# Buffalo Mount



## chris_kreiner (Sep 6, 2006)

Well here it is my biggest project to date and it is finally finished. This buffalo was huge and a royal pain in the butt but am happy with the overall out come. The horns are tilted a litte to far back but didn't realize it until it was to late.


----------



## Brian Jones (Jan 11, 2009)

Not to shabby, Chris


----------



## neil duffey (Feb 22, 2004)

as i told you before its great, but it does no good unless the guy finaly paid you for it... did you get that straightened up or what?


----------



## chris_kreiner (Sep 6, 2006)

Yep all paid in full....everything ended up working out alright. The initial struggles made it tough but I am glad to have this project done. Now on to the next one...Can't wait to get this black bear rug done!!


----------



## Liv4Trappin (Feb 22, 2006)

Congrats on a giant job Chris!

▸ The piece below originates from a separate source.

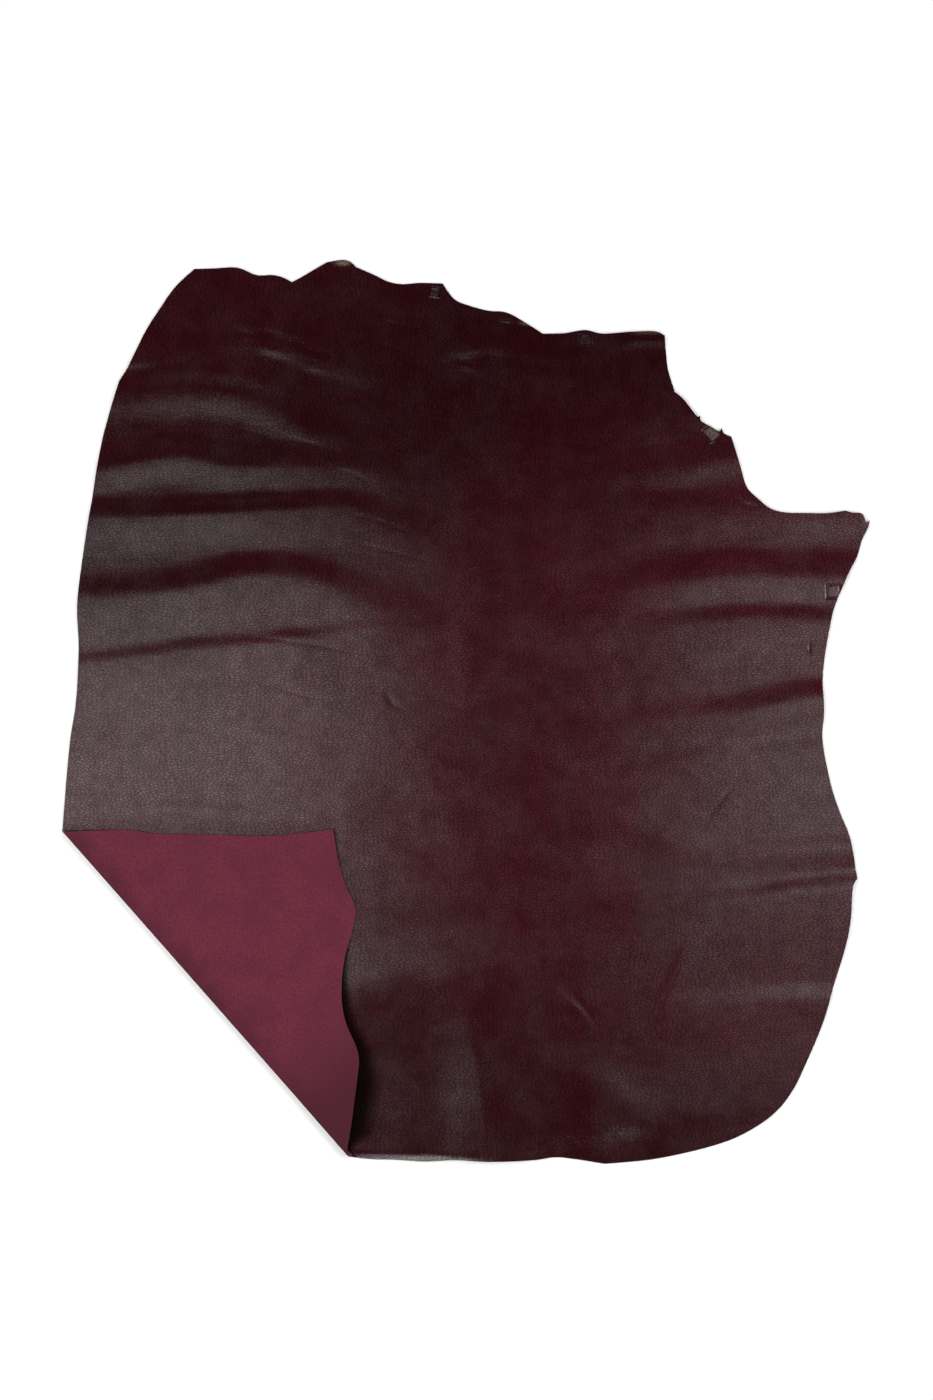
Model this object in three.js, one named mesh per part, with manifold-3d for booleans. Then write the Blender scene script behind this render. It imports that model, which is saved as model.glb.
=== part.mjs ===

Lot of sweat right there!

Mike


----------



## chris_kreiner (Sep 6, 2006)

Thanks Mike!!


----------



## swampbuck (Dec 23, 2004)

It looks just like a Bison.:lol:.....nice mount.


----------



## Reel_Screamer86 (Mar 22, 2007)

Man that thing is huge, how long did it take you to do that ???

It looks great, good job.....


----------



## chris_kreiner (Sep 6, 2006)

Gezz...I don't even know how much time I had...between the fleshing and mounting probably close to 20 hrs.

Thanks guys!!


----------



## timberdoodle528 (Nov 25, 2003)

Nice job, Chris!!


----------



## chris_kreiner (Sep 6, 2006)

Thanks Meg!!


----------